Глыба краем глаза увидал, как гестаповец одобрительно кивнул Калугину. Иван поглядел на рыбака и сказал:

— Не это больно, Петро. Такое мне не впервой... А вот что человеком ты перестал быть, Иуда. Сам знаешь, Петро, не верю я в бога. А вот сейчас говорю: дай бог мне встретиться с тобой когда-нибудь один на один...

Петро Калугин вышел из гестапо возбужденный и подавленный в одно и то же время.

«Все хорошо... Все хорошо... — шептал он, быстро шагая в сторону моря, где почти на самом краю обрыва был его дом. — Все идет, как надо...»

Он хотел успокоить себя и не мог. Перед ним все время стоял Иван Глыба. Набрякшие веки, синие руки и острые скулы под жесткой щетиной с запекшейся кровью. Да еще глаза. Совсем не такие, какими их знал Петро Калугин. «А теперь какой же он человек?» — слышал Петро голос Глыбы.

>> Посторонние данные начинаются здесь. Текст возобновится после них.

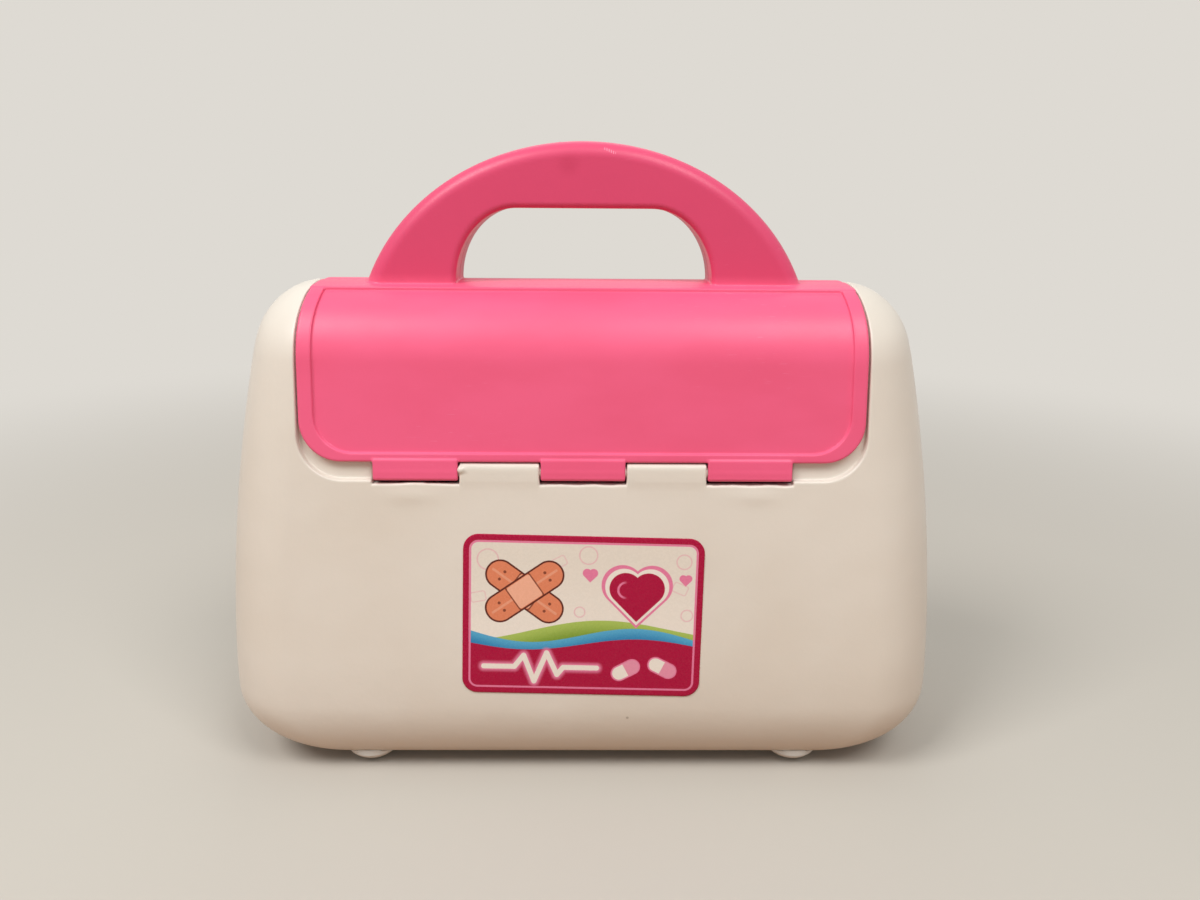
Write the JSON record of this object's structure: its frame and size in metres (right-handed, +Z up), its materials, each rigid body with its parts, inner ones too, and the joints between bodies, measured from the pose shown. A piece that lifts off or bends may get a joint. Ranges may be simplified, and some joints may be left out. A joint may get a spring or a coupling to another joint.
{
  "type": "toy doctor case",
  "caption": "Toy doctor case: a thin white shell on dome feet, with hinged pink doors at front and rear that meet in a split carrying handle.",
  "frame": {"origin": "on the table, below the middle of the case", "axes": "+X to the right as seen from the front, +Y to the rear, +Z up"},
  "size_m": [0.241, 0.0953, 0.2076],
  "materials": {
    "case_white": "satin blow-moulded polyethylene, warm white",
    "door_pink": "satin injection-moulded polypropylene, bright pink",
    "pin_white": "smooth white plastic rod",
    "label_print": "printed and laminated sticker with a magenta border",
    "foot_soft": "soft whitish dome, slightly cloudy"
  },
  "bodies": {
    "case": {"body": "case_white", "front_hinge_pin": "pin_white", "rear_hinge_pin": "pin_white", "label": "label_print", "front_left_foot": "foot_soft", "front_right_foot": "foot_soft", "rear_left_foot": "foot_soft", "rear_right_foot": "foot_soft"},
    "front_door": {"front_door": "door_pink"},
    "rear_door": {"rear_door": "door_pink"}
  },
  "joints": [
    {"name": "front_door_hinge", "type": "hinge", "parent": "case", "child": "front_door", "pos_m": [0, -0.03516, 0.1056], "axis": [1, 0, 0], "range_deg": [0, 95]},
    {"name": "rear_door_hinge", "type": "hinge", "parent": "case", "child": "rear_door", "pos_m": [0, 0.03516, 0.1056], "axis": [-1, 0, 0], "range_deg": [0, 95]}
  ]
}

Рыбак пришел домой, не раздеваясь, лег на койку. Его знобило. Так бывало всегда, когда приближался приступ его страшной болезни. Петро боялся этих приступов. Припадки изнуряли, выматывали силы, после них он долго не мог прийти в себя. А силы были сейчас нужны как никогда. С тех пор, как Глыба попал в гестапо, Петро думал только об одном: надо помочь Ивану.